= Shooting ratio =

The shooting ratio in filmmaking and television production is the ratio between the total duration of its footage created for possible use in a project and that which appears in its final cut.

A film with a shooting ratio of 2:1 would have shot twice the amount of footage than was used in the film. In real terms this means that 120 minutes of footage would have been shot to produce a film of 60 minutes in length.

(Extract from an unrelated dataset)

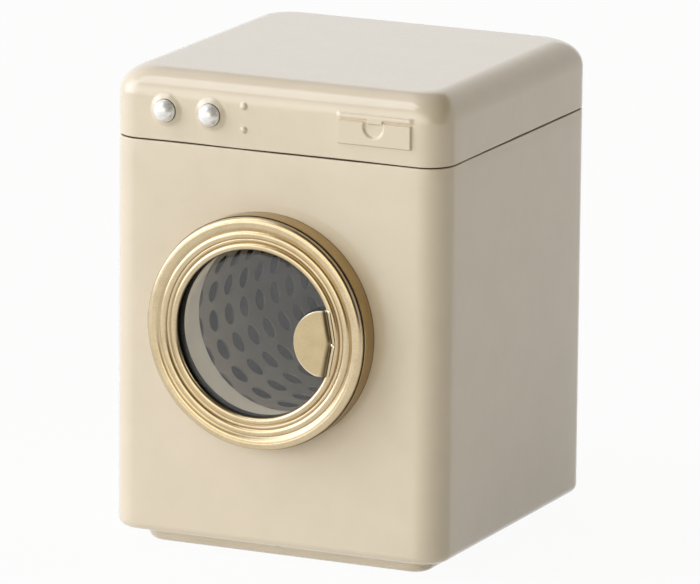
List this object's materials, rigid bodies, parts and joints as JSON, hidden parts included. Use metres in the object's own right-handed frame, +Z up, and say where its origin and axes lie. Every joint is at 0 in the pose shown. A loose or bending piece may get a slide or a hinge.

While shooting ratios can vary greatly between productions, a typical shooting ratio for a production using film stock will be between 6:1 and 10:1, whereas a similar production using video is likely to be much higher. This is a direct result of the significant difference in price between video tape stock and film stock and the necessary processing. Although the decisions, styles and preferences of the filmmakers can affect the shooting ratio of a project greatly, the nature of the production (genre, form, single camera, multi-camera, etc.) greatly affects the typical range of the ratios seen – documentary films typically have the highest (often exceeding 100:1 following the rise of video and digital media) and animated films have the lowest (typically as close to 1:1 as possible, since the creation of footage frame by frame makes the time costs of animation extremely high compared to live action). Animated productions will often shoot acting reference (by animators of themselves and or others), location reference, and performance reference (taken of voice actors), but these pieces of reference footage are not regarded as counting towards the shooting ratio, as they were never intended to appear in the projects they were created for. Audition footage, screen tests, and location reference are similarly not counted towards a narrative film's shooting ratio, live action or animated, for the same reason. Since a documentary may potentially use any footage that is shot at any point for any reason, documentary productions do not have similar exceptions. Head slates, tail slates, and outtakes are counted live action shooting ratios because, although the footage is not intended for use in the final picture, it is contained on the same reels and masters as the footage that is intended for final picture. Animated and visual effects projects typically do not include slates as part of the shooting ratio, since they virtually are instantaneous and zero-cost to create in digital formats.

In modern productions, due to the ubiquity of digital filmmaking, shooting ratios are less limited by price of stock and storage, since the vast majority of productions are now entirely or partially digital. Shooting ratios instead defined and limited by the expense (in time, labor, and money, and memory) of actually shooting and editing the film, rather than cost of raw media.